**WHAT IS NEEDED**
Search the material for the string "this", then report how many lines hold it, with no other text.

**LISTED RECORDS**
--- begin ---

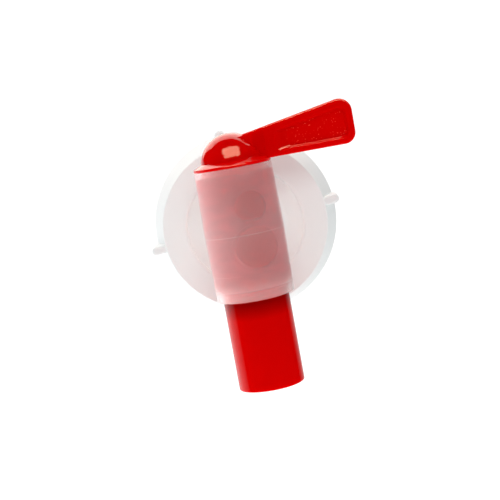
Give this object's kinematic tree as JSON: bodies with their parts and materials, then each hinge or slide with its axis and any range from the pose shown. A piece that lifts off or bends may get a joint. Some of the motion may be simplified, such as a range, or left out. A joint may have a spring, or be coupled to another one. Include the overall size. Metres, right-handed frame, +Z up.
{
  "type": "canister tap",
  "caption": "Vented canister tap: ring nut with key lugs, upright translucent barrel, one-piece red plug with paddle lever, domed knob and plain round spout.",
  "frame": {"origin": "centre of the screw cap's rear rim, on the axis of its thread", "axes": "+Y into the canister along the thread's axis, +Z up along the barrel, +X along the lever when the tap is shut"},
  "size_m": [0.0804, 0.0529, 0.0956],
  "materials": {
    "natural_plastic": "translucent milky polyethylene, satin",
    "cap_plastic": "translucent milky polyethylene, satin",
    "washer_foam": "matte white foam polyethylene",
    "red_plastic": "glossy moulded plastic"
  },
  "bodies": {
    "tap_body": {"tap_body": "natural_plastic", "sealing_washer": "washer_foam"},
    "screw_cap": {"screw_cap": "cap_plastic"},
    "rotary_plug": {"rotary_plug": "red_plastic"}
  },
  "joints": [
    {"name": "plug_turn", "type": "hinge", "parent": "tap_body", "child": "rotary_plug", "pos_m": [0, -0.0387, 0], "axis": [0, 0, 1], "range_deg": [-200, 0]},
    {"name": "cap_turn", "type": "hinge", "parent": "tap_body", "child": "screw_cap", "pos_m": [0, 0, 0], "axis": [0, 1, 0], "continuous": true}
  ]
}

--- end ---
--- begin ---

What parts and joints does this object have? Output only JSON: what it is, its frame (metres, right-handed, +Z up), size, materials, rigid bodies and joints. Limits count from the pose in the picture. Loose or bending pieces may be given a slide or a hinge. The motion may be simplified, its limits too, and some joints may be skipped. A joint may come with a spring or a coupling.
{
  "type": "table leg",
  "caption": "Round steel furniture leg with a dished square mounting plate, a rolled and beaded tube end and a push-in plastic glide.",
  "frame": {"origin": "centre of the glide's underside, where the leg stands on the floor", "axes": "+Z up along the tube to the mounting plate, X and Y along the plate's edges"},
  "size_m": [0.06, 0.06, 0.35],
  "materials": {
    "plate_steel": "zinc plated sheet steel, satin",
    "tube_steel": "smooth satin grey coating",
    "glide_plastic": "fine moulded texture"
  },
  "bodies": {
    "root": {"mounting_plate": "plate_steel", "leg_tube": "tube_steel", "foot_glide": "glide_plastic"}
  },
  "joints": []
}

--- end ---
--- begin ---

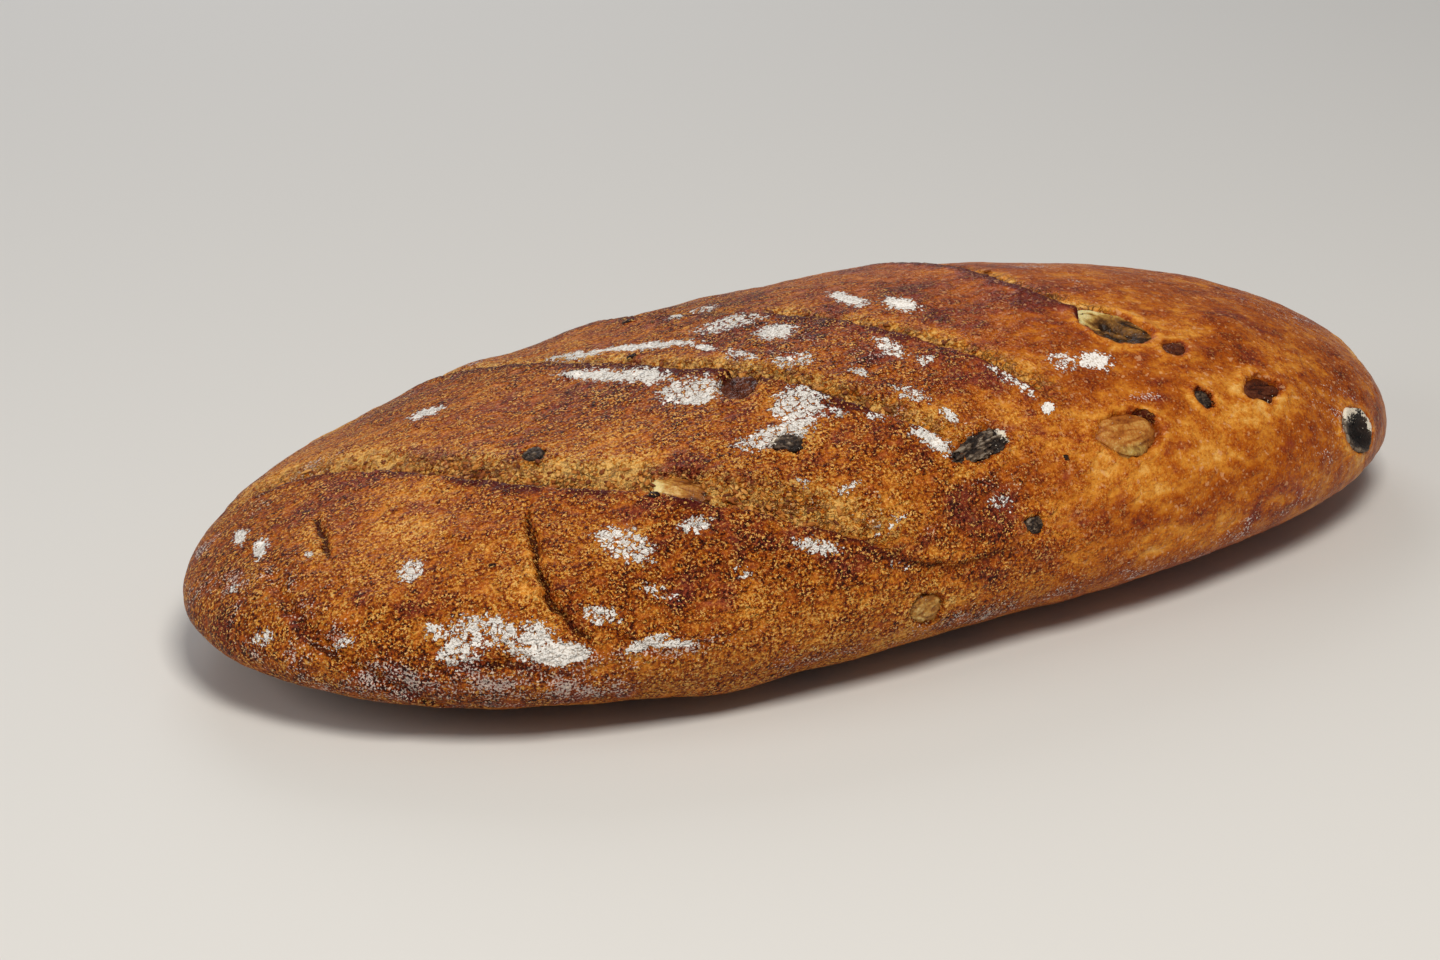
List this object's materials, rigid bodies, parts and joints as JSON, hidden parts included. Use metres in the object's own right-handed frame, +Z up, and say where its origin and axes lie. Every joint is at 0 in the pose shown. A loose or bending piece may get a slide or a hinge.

--- end ---

**TASK ANSWER**
3